Magical isn’t the right word. Psychologists had discovered that a state of unquenchable curiosity could be cultivated. Humans are comfortable with ignorance, but they hate feeling deprived of information. Upworthy designed headlines to make readers feel an almost primal hunger for information just outside their grasp. It pioneered a style—which it called the “curiosity gap”—that explicitly teased readers, withholding just enough information to titillate the reader into going further. Classic example: “9 out of 10 Americans Are Completely Wrong About This Mind-Blowing Fact.” Six million readers couldn’t contain themselves and followed that link. (The mind-blowing fact: income inequality is far worse than most Americans think.)
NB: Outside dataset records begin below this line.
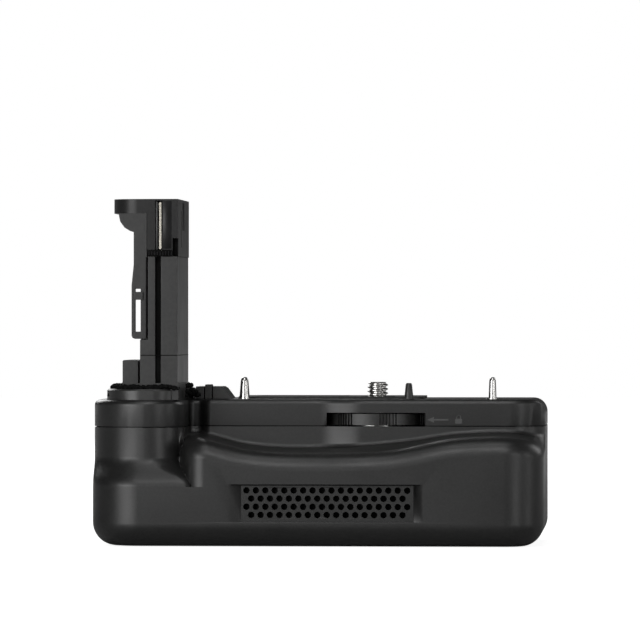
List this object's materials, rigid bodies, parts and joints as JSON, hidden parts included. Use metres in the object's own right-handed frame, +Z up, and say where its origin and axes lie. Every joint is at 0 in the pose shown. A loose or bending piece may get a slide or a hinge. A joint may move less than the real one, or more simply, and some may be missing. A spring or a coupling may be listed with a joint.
{
  "type": "camera battery grip",
  "caption": "Battery grip for a mirrorless camera, with a battery tower, front vent grille, cooling fan and a camera screw turned by a thumb wheel.",
  "frame": {"origin": "on the face it stands on, near its middle", "axes": "+X to the right as seen from the front, +Y from the vent to the battery door, +Z up to the camera"},
  "size_m": [0.1364, 0.074, 0.1045],
  "materials": {
    "body_plastic": "fine matte texture",
    "tower_plastic": "satin",
    "trim_plastic": "satin",
    "grille_plastic": "satin",
    "soft_rubber": "matte",
    "bright_steel": "polished",
    "plate_metal": "satin",
    "contact_metal": "bright",
    "insert_metal": "satin",
    "board_green": "satin",
    "fan_plastic": "satin",
    "screw_metal": "dark zinc"
  },
  "bodies": {
    "grip": {"lower_housing": "body_plastic", "upper_housing": "body_plastic", "vent_grille": "grille_plastic", "chassis_plate": "plate_metal", "wheel_washer": "insert_metal", "screw_bearing": "insert_metal", "guide_pin_left": "bright_steel", "guide_pin_right": "bright_steel", "locating_peg": "trim_plastic", "tripod_socket": "insert_metal", "top_seal": "soft_rubber", "tower_base": "tower_plastic", "column_left_shell": "tower_plastic", "column_right_shell": "tower_plastic", "contact_head": "tower_plastic", "tower_contacts": "contact_metal", "cover_holder_arm": "tower_plastic", "cover_stop_block": "tower_plastic", "tower_collar": "trim_plastic", "tower_gasket": "soft_rubber", "pocket_block": "trim_plastic", "switch_post": "trim_plastic", "door_hinge_pin": "bright_steel", "bay_liner": "trim_plastic", "bay_contacts": "contact_metal", "catch_bracket": "trim_plastic", "fan_housing": "fan_plastic", "fan_lid": "fan_plastic", "air_duct": "fan_plastic", "main_board": "board_green", "housing_screws": "screw_metal", "tower_screws": "screw_metal"},
    "wheel": {"lock_wheel": "trim_plastic", "attachment_screw": "bright_steel", "screw_clip": "insert_metal"},
    "impeller": {"fan_impeller": "fan_plastic"},
    "cover_catch": {"cover_latch": "tower_plastic"},
    "door": {"battery_door": "body_plastic"},
    "door_bolt": {"door_latch": "trim_plastic"},
    "bay_catch": {"battery_catch": "trim_plastic"}
  },
  "joints": [
    {"name": "wheel_turn", "type": "hinge", "parent": "grip", "child": "wheel", "pos_m": [0.01735, 0.007, 0.0378], "axis": [0, 0, 1], "continuous": true},
    {"name": "fan_turn", "type": "hinge", "parent": "grip", "child": "impeller", "pos_m": [-0.01, 0.0135, 0.012], "axis": [0, 0, 1], "continuous": true},
    {"name": "cover_catch_slide", "type": "slide", "parent": "grip", "child": "cover_catch", "axis": [0, 0, 1], "range_m": [-0.0094, 0.0008]},
    {"name": "door_hinge", "type": "hinge", "parent": "grip", "child": "door", "pos_m": [0.062, 0.036, 0.0165], "axis": [0, 0, -1], "range_deg": [0, 100]},
    {"name": "door_bolt_slide", "type": "slide", "parent": "door", "child": "door_bolt", "axis": [-1, 0, 0], "range_m": [0, 0.0015]},
    {"name": "bay_catch_slide", "type": "slide", "parent": "grip", "child": "bay_catch", "axis": [0, 0, 1], "range_m": [0, 0.0014], "stiffness_N_per_m": 150, "springref_m": -0.002}
  ]
}
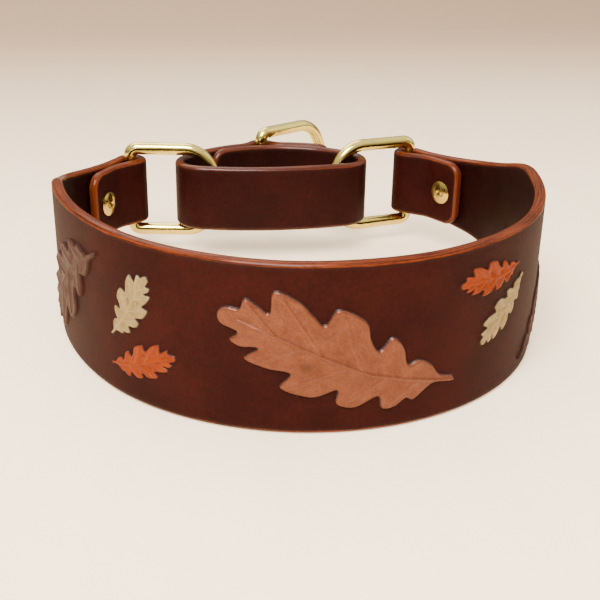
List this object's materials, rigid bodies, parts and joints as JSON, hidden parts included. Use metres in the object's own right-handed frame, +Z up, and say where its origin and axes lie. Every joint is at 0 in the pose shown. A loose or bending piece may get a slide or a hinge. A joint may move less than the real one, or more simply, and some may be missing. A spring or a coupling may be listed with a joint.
{
  "type": "martingale dog collar",
  "caption": "Wide leather martingale collar with tooled leaf decoration: D-rings in its folded tabs carry a riveted control loop with a leash ring.",
  "frame": {"origin": "centre of the round front's plan, at the height of the band's lower edge, which the collar stands on", "axes": "+Y to the back, where the rings and the control loop are; +Z up, across the band's width; +X to the right seen from the front"},
  "size_m": [0.1626, 0.1888, 0.0508],
  "materials": {
    "band_leather": "dyed and burnished, satin",
    "strap_leather": "dyed and burnished, satin",
    "ring_brass": "polished",
    "rivet_brass": "polished, lightly aged"
  },
  "bodies": {
    "collar": {"collar_band": "band_leather", "right_tab_rivet_post": "rivet_brass", "right_tab_rivet_cap": "rivet_brass", "left_tab_rivet_post": "rivet_brass", "left_tab_rivet_cap": "rivet_brass"},
    "left_ring": {"left_d_ring": "ring_brass"},
    "right_ring": {"right_d_ring": "ring_brass"},
    "loop": {"control_loop": "strap_leather", "loop_left_rivet_post": "rivet_brass", "loop_left_rivet_cap": "rivet_brass", "loop_right_rivet_post": "rivet_brass", "loop_right_rivet_cap": "rivet_brass"},
    "leash_ring": {"leash_d_ring": "ring_brass"}
  },
  "joints": [
    {"name": "loop_draw", "type": "slide", "parent": "collar", "child": "loop", "axis": [0, 1, 0], "range_m": [0, 0.016]},
    {"name": "left_ring_swing", "type": "hinge", "parent": "collar", "child": "left_ring", "pos_m": [-0.05597, 0.07393, 0.0254], "axis": [0, 0, 1], "range_deg": [0, 30.98]},
    {"name": "right_ring_swing", "type": "hinge", "parent": "collar", "child": "right_ring", "pos_m": [0.05597, 0.07393, 0.0254], "axis": [0, 0, 1], "range_deg": [-28.92, 0]},
    {"name": "leash_ring_swing", "type": "hinge", "parent": "loop", "child": "leash_ring", "pos_m": [-0.00247, 0.09123, 0.0254], "axis": [0, 0, 1], "range_deg": [-30, 130]}
  ],
  "couplings": [
    {"joint": "left_ring_swing", "follows": "loop_draw", "rad_per_m": 33.247},
    {"joint": "right_ring_swing", "follows": "loop_draw", "rad_per_m": -31.006}
  ]
}
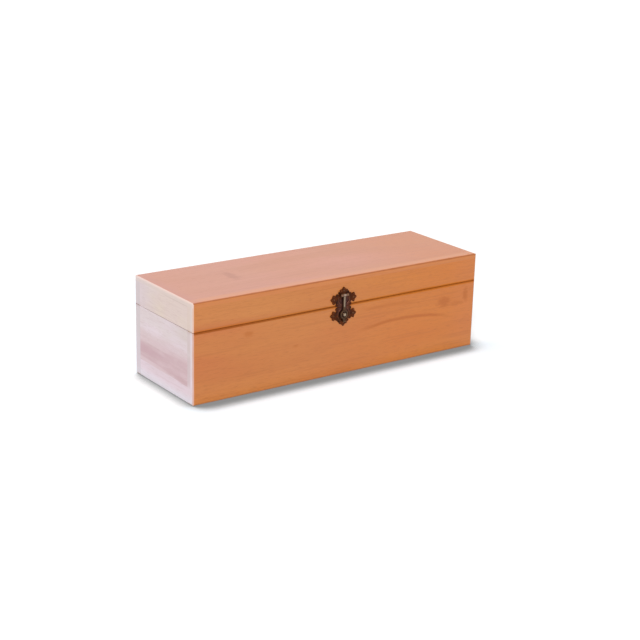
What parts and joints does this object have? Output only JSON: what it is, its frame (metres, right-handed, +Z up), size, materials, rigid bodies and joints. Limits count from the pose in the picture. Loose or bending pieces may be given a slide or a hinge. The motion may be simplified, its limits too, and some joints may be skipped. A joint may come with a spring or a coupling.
{
  "type": "wooden wine box",
  "caption": "Long wooden box for one wine bottle, with a hinged lid, notched cradles inside and a small bronze hasp clasp at the front.",
  "frame": {"origin": "on the table, under the middle of the box with its lid closed", "axes": "+X from the left end to the right end as seen from the front, +Y from the clasp to the hinges, +Z up"},
  "size_m": [0.35, 0.1202, 0.103],
  "materials": {
    "stained_board": "orange stained softwood under satin varnish",
    "end_board": "pale pinkish softwood under satin varnish",
    "lid_panel": "salmon stained softwood under satin varnish",
    "plain_wood": "bare planed softwood",
    "dark_bronze": "antiqued dark bronze plating",
    "rubbed_bronze": "antiqued bronze plating, rubbed brighter on what stands proud"
  },
  "bodies": {
    "base": {"front_board": "stained_board", "back_board": "stained_board", "left_end_board": "end_board", "right_end_board": "end_board", "bottom_panel": "plain_wood", "bottle_cradle": "plain_wood", "neck_cradle": "plain_wood", "catch_plate": "dark_bronze", "catch_knob": "rubbed_bronze", "catch_plate_nails": "rubbed_bronze", "left_hinge_base_leaf": "dark_bronze", "right_hinge_base_leaf": "dark_bronze", "left_hinge_pin": "rubbed_bronze", "right_hinge_pin": "rubbed_bronze", "hinge_base_screws": "rubbed_bronze"},
    "lid": {"lid_front_rail": "stained_board", "lid_back_rail": "stained_board", "lid_left_rail": "end_board", "lid_right_rail": "end_board", "top_panel": "lid_panel", "hasp_plate": "dark_bronze", "hasp_pin": "rubbed_bronze", "hasp_plate_nails": "rubbed_bronze", "left_hinge_lid_leaf": "dark_bronze", "right_hinge_lid_leaf": "dark_bronze", "hinge_lid_screws": "rubbed_bronze"},
    "hasp": {"hasp_arm": "rubbed_bronze"}
  },
  "joints": [
    {"name": "lid_hinge", "type": "hinge", "parent": "base", "child": "lid", "pos_m": [0, 0.0582, 0.07345], "axis": [-1, 0, 0], "range_deg": [0, 180]},
    {"name": "hasp_hinge", "type": "hinge", "parent": "lid", "child": "hasp", "pos_m": [0, -0.0578, 0.08445], "axis": [-1, 0, 0], "range_deg": [0, 155]}
  ]
}
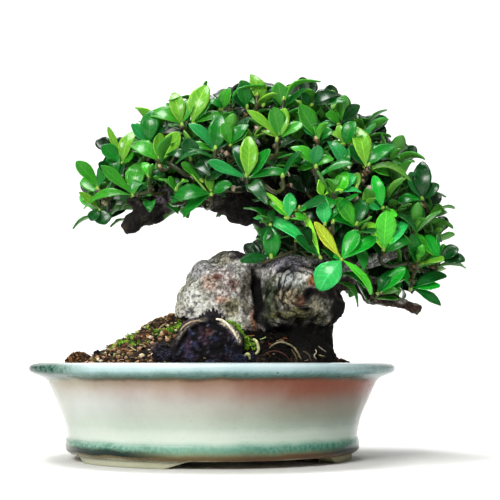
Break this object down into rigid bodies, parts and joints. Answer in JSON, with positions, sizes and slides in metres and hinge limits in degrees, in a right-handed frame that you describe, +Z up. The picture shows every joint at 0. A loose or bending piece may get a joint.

The headline is, of course, an ancient journalistic art form. But Upworthy—and its legions of imitators—subjected it to positivistic rigor. With every item it posted, Upworthy would write twenty-five different headlines. Software allowed Upworthy to automatically publish all twenty-five, and then determine the most clickable of the bunch. Based on these results, Upworthy uncovered syntactical patterns that were close to sure hits. (Upworthy found tremendous success when it used variations of the sentence “You Won’t Believe What Happened Next.”) These formulas were so effective that they became commonplace across the Web—so overused that readers grew wise to the tricks and the formulas lost their powers, which led to the frantic scramble to discover the next new thing.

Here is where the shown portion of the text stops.